* BEGIN GIVEN ENTRIES *

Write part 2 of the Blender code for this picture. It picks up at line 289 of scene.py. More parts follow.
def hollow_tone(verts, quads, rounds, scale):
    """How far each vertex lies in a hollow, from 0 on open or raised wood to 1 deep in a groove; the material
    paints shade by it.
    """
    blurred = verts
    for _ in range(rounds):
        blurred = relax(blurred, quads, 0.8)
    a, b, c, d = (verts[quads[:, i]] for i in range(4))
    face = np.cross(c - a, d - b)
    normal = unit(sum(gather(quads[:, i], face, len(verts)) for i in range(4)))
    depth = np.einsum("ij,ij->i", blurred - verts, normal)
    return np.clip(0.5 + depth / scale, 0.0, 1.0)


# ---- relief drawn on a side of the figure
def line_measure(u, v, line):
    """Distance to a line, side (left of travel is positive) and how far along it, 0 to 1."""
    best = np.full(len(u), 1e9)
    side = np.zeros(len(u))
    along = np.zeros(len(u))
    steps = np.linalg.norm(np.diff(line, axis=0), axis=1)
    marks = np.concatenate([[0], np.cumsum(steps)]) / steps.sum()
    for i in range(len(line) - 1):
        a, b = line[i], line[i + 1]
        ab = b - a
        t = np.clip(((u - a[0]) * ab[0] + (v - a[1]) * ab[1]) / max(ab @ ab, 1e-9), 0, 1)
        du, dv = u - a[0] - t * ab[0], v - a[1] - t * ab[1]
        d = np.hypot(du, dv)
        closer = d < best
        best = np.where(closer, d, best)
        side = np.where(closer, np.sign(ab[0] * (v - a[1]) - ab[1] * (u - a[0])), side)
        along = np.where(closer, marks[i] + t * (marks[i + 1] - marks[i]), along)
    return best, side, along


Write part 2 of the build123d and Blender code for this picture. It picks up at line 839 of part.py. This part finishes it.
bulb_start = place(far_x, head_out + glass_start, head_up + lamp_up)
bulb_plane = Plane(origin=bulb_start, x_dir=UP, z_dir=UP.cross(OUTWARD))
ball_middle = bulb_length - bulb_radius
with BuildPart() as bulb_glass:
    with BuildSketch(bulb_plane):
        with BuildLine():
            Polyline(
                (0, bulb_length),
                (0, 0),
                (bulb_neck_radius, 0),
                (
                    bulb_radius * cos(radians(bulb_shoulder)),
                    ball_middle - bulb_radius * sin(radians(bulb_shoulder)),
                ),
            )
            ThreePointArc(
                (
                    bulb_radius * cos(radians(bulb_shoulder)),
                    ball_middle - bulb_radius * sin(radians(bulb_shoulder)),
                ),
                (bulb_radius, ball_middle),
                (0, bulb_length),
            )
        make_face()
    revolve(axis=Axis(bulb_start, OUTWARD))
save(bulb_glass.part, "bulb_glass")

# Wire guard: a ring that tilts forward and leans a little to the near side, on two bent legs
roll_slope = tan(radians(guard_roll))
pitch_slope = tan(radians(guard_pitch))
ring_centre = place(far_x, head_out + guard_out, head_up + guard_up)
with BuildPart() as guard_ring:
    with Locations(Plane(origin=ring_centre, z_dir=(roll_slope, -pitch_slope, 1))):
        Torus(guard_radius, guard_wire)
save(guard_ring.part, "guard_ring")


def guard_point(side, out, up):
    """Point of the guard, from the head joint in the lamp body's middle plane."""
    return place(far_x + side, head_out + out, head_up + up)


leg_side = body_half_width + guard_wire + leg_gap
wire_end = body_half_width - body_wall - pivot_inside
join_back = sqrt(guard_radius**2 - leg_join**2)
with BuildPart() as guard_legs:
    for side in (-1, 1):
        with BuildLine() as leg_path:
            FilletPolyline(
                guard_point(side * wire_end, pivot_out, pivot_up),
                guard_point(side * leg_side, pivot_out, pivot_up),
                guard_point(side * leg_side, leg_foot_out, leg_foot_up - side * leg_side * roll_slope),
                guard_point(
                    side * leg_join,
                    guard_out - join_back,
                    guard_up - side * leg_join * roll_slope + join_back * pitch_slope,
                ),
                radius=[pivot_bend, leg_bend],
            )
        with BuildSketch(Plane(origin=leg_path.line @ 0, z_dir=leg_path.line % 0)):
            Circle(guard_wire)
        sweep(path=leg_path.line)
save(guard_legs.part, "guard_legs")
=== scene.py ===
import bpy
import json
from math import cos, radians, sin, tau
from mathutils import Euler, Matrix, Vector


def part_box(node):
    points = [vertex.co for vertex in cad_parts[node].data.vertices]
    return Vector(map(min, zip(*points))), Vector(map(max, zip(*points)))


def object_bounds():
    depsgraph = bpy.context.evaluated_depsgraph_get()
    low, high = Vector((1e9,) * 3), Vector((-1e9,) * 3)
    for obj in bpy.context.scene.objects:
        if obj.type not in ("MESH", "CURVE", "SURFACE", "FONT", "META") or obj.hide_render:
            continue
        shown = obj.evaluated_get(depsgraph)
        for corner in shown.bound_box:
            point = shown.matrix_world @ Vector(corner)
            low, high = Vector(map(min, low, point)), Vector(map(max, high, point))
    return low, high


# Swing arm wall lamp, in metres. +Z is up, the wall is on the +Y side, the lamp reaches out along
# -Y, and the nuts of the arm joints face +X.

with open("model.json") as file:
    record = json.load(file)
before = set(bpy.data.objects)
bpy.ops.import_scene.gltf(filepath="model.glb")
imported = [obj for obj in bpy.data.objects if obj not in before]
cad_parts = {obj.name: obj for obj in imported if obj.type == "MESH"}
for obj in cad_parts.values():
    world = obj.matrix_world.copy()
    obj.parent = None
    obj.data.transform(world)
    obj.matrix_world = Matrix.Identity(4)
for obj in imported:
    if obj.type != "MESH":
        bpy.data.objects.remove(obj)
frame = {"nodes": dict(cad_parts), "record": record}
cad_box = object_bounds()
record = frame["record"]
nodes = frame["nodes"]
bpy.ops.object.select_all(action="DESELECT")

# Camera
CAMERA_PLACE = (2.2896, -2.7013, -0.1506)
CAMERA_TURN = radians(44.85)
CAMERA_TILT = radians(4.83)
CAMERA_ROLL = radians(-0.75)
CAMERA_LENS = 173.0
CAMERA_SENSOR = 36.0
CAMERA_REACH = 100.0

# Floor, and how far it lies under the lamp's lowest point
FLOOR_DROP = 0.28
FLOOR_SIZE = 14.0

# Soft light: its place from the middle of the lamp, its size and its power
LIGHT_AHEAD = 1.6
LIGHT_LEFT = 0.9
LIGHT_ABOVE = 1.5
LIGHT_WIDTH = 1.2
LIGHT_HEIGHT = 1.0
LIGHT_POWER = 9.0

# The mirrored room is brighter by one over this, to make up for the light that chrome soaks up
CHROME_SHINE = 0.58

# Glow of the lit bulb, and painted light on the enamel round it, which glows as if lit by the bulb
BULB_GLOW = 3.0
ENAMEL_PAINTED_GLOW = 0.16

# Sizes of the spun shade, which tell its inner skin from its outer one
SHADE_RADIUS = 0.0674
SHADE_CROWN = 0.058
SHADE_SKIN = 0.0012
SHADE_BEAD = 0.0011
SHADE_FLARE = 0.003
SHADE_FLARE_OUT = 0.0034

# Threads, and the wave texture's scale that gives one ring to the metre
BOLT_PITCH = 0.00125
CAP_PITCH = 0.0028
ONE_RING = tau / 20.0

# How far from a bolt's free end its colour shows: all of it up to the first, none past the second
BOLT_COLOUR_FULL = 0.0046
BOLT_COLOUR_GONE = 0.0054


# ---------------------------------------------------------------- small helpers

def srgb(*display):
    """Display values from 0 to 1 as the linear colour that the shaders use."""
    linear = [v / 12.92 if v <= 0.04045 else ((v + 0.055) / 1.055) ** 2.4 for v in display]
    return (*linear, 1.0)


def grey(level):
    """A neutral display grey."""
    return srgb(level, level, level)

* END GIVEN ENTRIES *

YOUR OBJECTIVE:
From the line with "wire_end = body_half_width" through the line with "in imported if", repeat every line exactly, both ends included, and nothing outside that range.

ANSWER TO THE EXERCISE:
wire_end = body_half_width - body_wall - pivot_inside
join_back = sqrt(guard_radius**2 - leg_join**2)
with BuildPart() as guard_legs:
    for side in (-1, 1):
        with BuildLine() as leg_path:
            FilletPolyline(
                guard_point(side * wire_end, pivot_out, pivot_up),
                guard_point(side * leg_side, pivot_out, pivot_up),
                guard_point(side * leg_side, leg_foot_out, leg_foot_up - side * leg_side * roll_slope),
                guard_point(
                    side * leg_join,
                    guard_out - join_back,
                    guard_up - side * leg_join * roll_slope + join_back * pitch_slope,
                ),
                radius=[pivot_bend, leg_bend],
            )
        with BuildSketch(Plane(origin=leg_path.line @ 0, z_dir=leg_path.line % 0)):
            Circle(guard_wire)
        sweep(path=leg_path.line)
save(guard_legs.part, "guard_legs")
=== scene.py ===
import bpy
import json
from math import cos, radians, sin, tau
from mathutils import Euler, Matrix, Vector


def part_box(node):
    points = [vertex.co for vertex in cad_parts[node].data.vertices]
    return Vector(map(min, zip(*points))), Vector(map(max, zip(*points)))


def object_bounds():
    depsgraph = bpy.context.evaluated_depsgraph_get()
    low, high = Vector((1e9,) * 3), Vector((-1e9,) * 3)
    for obj in bpy.context.scene.objects:
        if obj.type not in ("MESH", "CURVE", "SURFACE", "FONT", "META") or obj.hide_render:
            continue
        shown = obj.evaluated_get(depsgraph)
        for corner in shown.bound_box:
            point = shown.matrix_world @ Vector(corner)
            low, high = Vector(map(min, low, point)), Vector(map(max, high, point))
    return low, high


# Swing arm wall lamp, in metres. +Z is up, the wall is on the +Y side, the lamp reaches out along
# -Y, and the nuts of the arm joints face +X.

with open("model.json") as file:
    record = json.load(file)
before = set(bpy.data.objects)
bpy.ops.import_scene.gltf(filepath="model.glb")
imported = [obj for obj in bpy.data.objects if obj not in before]
cad_parts = {obj.name: obj for obj in imported if obj.type == "MESH"}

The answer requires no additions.